We are exploring the idea of rural placements, as well as remote parts of Bangladesh. We are looking forward to working closely with the government. We work with government primary schools, and we want to deepen our partnership with the government. At the end of the day we all have the same vision, and we are all working towards SDG 4 which is about quality education for all children in Bangladesh and really ensuring that is going to require a real private-public partnership, so we are trying to build that coalition of organizations and institutions who are working towards quality education. We hope to work in secondary schools, as well as primary schools. In the next 5 years we’ll see some of the alumnis of our program who came out of the program a few years ago begin to actually help shift things at a more macro level. We’ll see more and more alumnis who are taking on mid and senior level leadership positions in various institutions. Alums who are starting up their own social enterprise, who are innovators, who are really challenging the status-quo. I think seeing that shift in our alums is one of the things we look forward to.

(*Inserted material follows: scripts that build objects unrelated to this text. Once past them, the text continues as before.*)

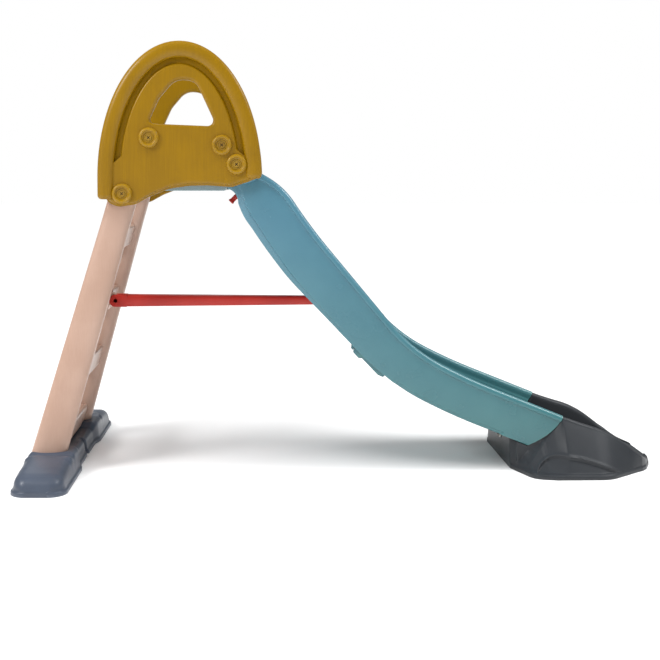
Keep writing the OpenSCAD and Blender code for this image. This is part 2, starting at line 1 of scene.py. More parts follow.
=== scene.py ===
import json
import bmesh
import bpy
import numpy as np
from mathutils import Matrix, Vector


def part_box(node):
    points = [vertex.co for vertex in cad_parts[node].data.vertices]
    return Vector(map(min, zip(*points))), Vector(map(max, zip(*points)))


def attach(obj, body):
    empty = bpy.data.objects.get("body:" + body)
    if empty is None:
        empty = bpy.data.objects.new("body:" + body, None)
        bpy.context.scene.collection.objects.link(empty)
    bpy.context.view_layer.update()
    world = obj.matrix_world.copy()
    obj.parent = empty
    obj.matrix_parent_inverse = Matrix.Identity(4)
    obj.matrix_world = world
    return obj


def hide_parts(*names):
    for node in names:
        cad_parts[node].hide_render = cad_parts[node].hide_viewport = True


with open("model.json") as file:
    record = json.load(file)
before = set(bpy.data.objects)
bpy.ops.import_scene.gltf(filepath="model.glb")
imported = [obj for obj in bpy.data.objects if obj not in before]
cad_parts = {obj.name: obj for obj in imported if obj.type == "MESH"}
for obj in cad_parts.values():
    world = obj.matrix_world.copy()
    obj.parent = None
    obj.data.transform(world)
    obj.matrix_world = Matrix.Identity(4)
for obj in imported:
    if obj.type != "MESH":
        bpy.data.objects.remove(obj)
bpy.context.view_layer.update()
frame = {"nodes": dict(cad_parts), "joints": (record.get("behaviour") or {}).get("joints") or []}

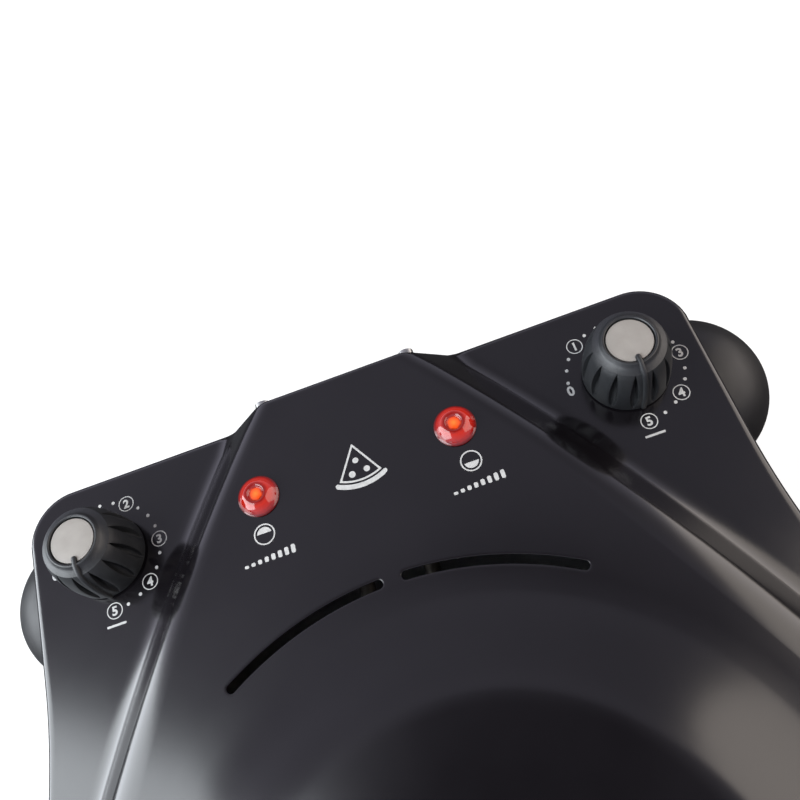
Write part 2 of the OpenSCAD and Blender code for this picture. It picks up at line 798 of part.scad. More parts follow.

Outside of the government we have other partners as well for example BRAC University’s Institute of Education and Development which is a premier institution for research on education and training people and building capacity in education. All of our fellows are automatically enrolled in a post-graduate diploma at BRAC University in educational leadership through a partnership we have with BRAC IED. Our fellows have the opportunity to get a fully paid post-graduate diploma in educational leadership through BIED. We try to work with the entire education sector, other big and small NGOs, from BRAC to new startups on the scene. When you look at the history of Bangladesh, it shows us that we are very determined nation.

Despite the challenges, we are a very optimistic nation, and we’ve defied so many expectations to get to where we are, and the trajectory can only go up. So the question is not will it happen, rather when will it happen and on which side of history will we individually choose to be on, and what role we play to make it happen – which is an eventuality.